Supplied records:

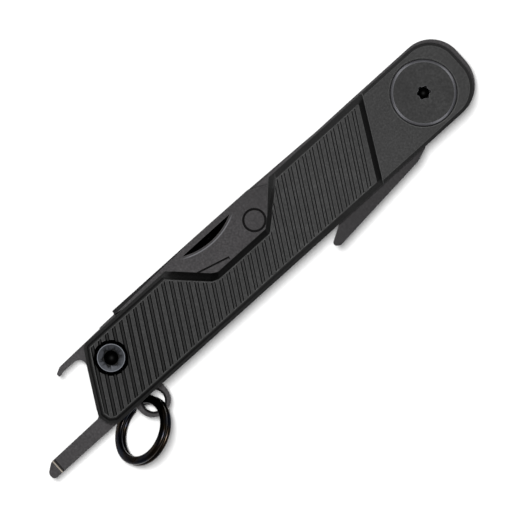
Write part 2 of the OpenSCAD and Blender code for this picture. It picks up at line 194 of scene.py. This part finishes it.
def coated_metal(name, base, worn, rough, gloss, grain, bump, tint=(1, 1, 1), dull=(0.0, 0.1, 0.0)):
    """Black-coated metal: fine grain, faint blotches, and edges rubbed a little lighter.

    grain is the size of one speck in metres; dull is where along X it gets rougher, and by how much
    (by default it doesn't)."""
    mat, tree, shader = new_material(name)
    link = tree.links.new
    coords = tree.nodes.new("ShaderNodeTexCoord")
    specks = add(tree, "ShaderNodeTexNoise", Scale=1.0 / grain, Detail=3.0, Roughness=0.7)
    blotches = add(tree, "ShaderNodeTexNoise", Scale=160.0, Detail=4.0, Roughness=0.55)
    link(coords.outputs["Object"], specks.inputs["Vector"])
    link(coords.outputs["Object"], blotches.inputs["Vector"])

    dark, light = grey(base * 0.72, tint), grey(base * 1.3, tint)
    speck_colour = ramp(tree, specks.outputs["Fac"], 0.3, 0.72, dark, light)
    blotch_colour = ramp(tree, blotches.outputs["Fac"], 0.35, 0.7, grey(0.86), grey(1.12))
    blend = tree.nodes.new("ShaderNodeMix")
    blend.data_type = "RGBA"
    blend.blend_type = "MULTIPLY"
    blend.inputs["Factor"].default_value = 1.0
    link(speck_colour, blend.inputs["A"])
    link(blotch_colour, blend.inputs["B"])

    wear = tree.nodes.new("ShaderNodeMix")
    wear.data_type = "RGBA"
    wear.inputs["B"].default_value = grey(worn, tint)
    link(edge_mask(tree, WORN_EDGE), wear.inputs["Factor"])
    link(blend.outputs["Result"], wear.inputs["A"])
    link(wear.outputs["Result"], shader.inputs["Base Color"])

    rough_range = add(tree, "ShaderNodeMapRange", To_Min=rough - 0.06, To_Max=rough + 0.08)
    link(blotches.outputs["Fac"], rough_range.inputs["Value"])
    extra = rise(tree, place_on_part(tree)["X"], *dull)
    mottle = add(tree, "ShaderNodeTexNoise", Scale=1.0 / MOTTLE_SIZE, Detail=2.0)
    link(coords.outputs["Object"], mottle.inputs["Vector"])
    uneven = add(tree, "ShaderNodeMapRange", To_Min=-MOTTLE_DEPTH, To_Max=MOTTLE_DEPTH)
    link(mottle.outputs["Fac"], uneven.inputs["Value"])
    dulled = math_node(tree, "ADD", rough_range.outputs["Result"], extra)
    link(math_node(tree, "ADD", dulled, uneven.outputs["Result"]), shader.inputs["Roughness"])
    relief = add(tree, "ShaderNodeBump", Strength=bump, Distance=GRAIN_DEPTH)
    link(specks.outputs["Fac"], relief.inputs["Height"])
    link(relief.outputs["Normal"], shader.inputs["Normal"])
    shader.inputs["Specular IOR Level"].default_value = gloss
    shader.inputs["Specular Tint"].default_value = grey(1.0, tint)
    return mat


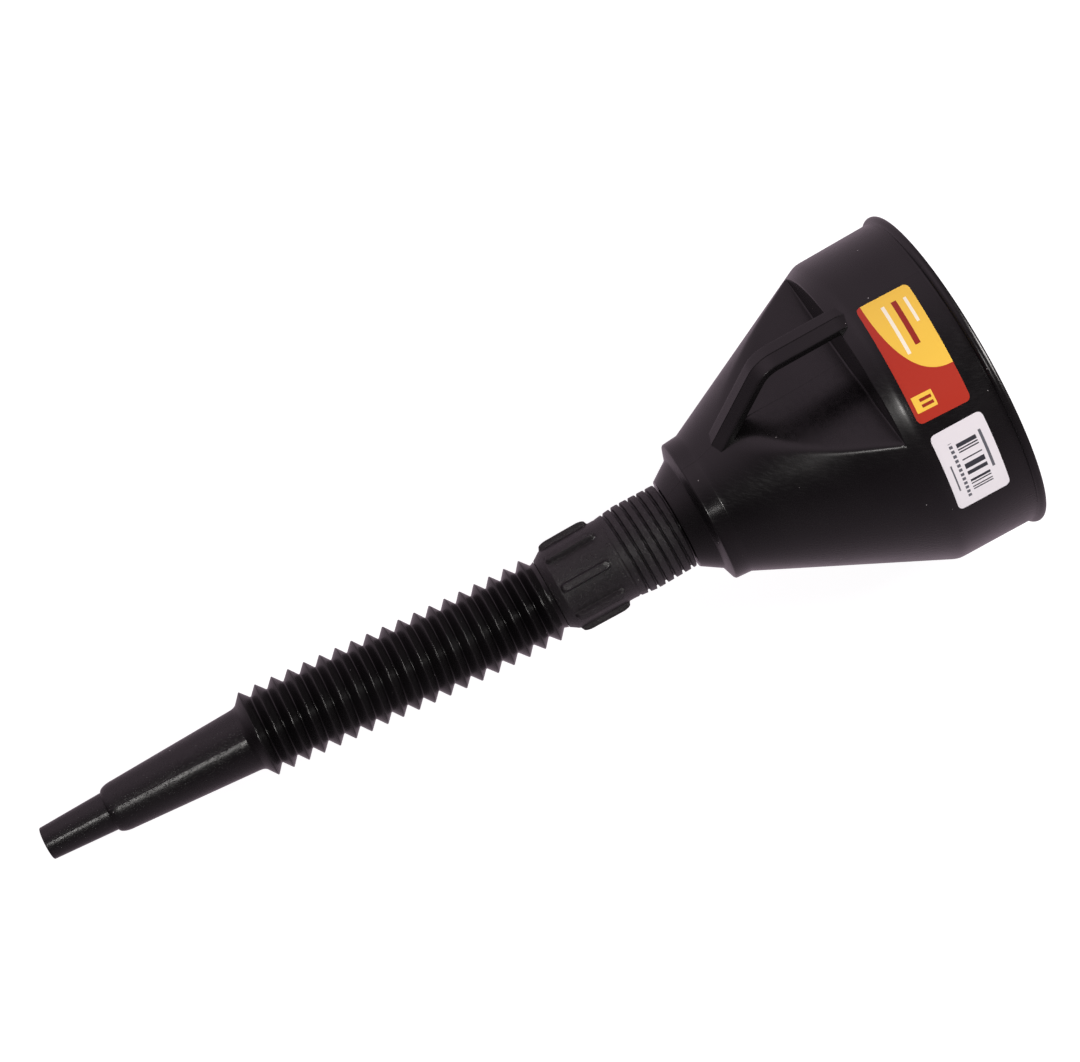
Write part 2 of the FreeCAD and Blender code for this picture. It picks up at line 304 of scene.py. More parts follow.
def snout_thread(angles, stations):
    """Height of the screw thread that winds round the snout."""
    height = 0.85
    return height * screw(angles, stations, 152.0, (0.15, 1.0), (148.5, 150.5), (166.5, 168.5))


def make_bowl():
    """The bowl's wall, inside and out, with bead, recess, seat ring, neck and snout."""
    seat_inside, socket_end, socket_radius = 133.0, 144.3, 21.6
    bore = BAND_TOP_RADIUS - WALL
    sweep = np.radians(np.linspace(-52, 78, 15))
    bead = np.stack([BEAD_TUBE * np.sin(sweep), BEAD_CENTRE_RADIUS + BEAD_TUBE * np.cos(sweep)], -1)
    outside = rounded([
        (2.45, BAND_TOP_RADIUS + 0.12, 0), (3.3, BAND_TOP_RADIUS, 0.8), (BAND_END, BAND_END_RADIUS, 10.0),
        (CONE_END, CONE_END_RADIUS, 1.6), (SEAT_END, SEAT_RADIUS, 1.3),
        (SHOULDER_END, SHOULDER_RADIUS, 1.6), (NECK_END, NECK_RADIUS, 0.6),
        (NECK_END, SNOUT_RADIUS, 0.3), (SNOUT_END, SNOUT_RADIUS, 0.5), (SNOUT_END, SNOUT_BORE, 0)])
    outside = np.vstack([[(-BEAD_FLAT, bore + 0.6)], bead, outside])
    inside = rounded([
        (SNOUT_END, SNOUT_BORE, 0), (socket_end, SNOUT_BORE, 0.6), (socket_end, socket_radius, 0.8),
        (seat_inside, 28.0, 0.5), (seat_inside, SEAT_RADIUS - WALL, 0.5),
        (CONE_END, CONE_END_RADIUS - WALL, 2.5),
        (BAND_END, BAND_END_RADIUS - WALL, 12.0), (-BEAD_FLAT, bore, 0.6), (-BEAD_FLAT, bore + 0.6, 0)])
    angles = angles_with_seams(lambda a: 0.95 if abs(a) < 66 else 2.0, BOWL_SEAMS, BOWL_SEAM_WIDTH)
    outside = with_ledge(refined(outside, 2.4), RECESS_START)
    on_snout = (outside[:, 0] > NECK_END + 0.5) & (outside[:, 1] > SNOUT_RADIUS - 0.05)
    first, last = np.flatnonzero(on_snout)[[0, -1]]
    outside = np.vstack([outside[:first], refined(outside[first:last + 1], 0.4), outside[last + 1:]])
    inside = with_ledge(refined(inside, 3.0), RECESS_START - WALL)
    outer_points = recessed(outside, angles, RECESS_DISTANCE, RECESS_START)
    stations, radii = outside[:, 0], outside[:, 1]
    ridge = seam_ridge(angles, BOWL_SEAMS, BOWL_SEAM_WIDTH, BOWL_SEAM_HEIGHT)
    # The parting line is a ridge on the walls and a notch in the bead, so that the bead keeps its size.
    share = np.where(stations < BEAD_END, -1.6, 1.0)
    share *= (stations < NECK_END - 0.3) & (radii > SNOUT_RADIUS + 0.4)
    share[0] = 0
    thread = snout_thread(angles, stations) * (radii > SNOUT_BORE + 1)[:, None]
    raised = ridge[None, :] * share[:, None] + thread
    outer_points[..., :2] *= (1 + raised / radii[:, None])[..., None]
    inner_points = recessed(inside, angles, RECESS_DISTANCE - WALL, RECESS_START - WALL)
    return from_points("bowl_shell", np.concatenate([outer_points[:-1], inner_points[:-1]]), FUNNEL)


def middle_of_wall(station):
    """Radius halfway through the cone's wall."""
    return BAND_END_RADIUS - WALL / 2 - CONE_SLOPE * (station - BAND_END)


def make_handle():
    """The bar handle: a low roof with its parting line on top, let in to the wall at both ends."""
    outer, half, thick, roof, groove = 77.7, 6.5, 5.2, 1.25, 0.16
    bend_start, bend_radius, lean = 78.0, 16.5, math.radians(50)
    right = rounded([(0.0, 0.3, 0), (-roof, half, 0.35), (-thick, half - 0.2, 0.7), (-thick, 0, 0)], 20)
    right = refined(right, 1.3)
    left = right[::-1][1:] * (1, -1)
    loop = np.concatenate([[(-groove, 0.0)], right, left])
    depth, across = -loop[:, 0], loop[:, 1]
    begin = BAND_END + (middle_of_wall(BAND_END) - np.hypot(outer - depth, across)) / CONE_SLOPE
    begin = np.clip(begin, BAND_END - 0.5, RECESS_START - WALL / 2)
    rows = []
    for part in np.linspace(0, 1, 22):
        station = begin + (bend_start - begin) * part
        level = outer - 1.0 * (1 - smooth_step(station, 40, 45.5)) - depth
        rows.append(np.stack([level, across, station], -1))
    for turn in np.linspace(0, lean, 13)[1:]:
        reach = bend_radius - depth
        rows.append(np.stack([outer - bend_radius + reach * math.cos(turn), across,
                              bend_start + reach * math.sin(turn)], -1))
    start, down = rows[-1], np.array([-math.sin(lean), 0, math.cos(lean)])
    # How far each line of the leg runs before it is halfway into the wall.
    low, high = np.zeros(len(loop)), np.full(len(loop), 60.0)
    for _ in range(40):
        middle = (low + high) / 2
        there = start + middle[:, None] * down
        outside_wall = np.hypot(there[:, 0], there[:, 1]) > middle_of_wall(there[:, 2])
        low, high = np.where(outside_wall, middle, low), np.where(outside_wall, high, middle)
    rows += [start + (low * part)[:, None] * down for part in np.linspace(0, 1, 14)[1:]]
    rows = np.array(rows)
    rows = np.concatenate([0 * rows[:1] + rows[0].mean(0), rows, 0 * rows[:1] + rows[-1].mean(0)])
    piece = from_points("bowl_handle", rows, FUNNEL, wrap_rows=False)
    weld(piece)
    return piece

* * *

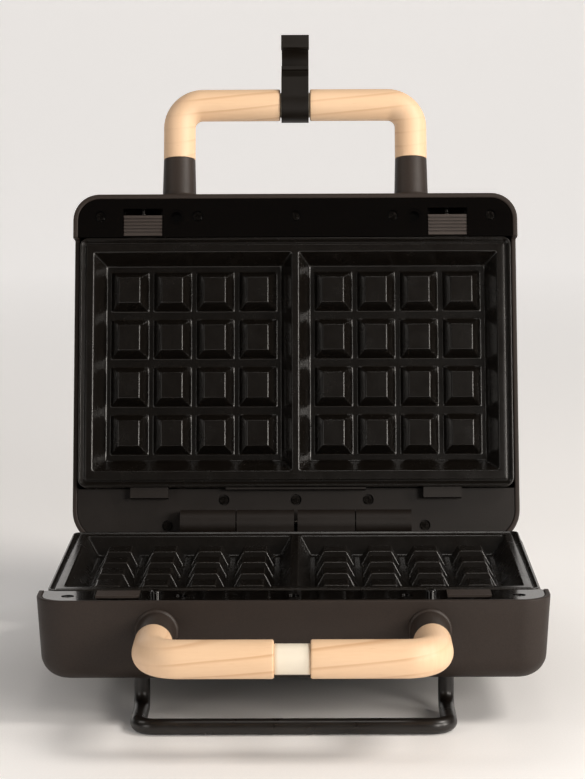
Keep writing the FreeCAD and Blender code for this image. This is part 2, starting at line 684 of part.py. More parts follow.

Exercise goal: Reproduce the lines exactly, taking as the first line the one with "Write part 2 of the OpenSCAD" and as the last line the one with "a little lighter.", and include nothing else.

Final result:
Write part 2 of the OpenSCAD and Blender code for this picture. It picks up at line 194 of scene.py. This part finishes it.
def coated_metal(name, base, worn, rough, gloss, grain, bump, tint=(1, 1, 1), dull=(0.0, 0.1, 0.0)):
    """Black-coated metal: fine grain, faint blotches, and edges rubbed a little lighter.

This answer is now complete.